Example 3: $\{1/n : n \in \mathbb{N}\}$
This set is bounded and has a limit point at $0$, but $0$ is not included. So the set is not closed and therefore not compact.
Example 4: $\{0\} \cup \{1/n : n \in \mathbb{N}\}$
This set is bounded, and it is closed because it includes its only limit point $0$. Therefore it is compact.
These examples show why Heine-Borel is practical: it turns a difficult covering property into simple tests of boundedness and closedness.
Conclusion
students, the Heine-Borel theorem is one of the central results in the topology of the real line because it gives a complete characterization of compact subsets of $\mathbb{R}$:
$$
K \subseteq \mathbb{R} \text{ is compact } $\iff$ K \text{ is closed and bounded.}
$$
This theorem links several major ideas in Real Analysis: open covers, finite subcovers, closed sets, limit points, and boundedness. It also explains why compact sets are so useful in analysis, especially when working with continuous functions.
Whenever you want to know whether a subset of the real line is compact, Heine-Borel gives you a clear and reliable test.
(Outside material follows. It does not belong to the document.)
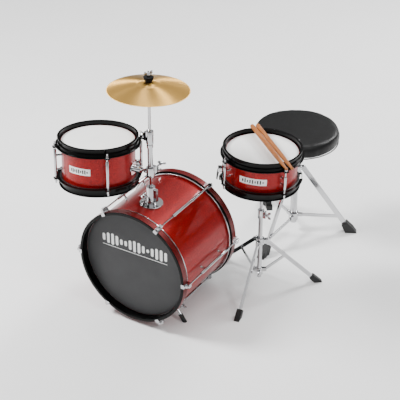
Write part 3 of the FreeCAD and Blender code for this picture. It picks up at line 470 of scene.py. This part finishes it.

That makes it a key tool in understanding the structure of $\mathbb{R}$ and the behavior of functions on it.
Study Notes
- The Heine-Borel theorem says that a set $K \subseteq \mathbb{R}$ is compact if and only if it is closed and bounded.
- A set is compact if every open cover has a finite subcover.
- A set is bounded if it fits inside some interval $[-M,M]$ for some $M>0$.
- A set is closed if it contains all of its limit points.
- Compact sets on $\mathbb{R}$ are always closed and bounded.
- Closed and bounded sets on $\mathbb{R}$ are always compact.
- The interval $[0,1]$ is compact.
- The interval $(0,1)$ is not compact because it is not closed.
- Compactness is important because continuous functions on compact sets behave nicely.
- Heine-Borel is a cornerstone theorem in the topology of the real line and helps connect open sets, closed sets, limit points, and compactness.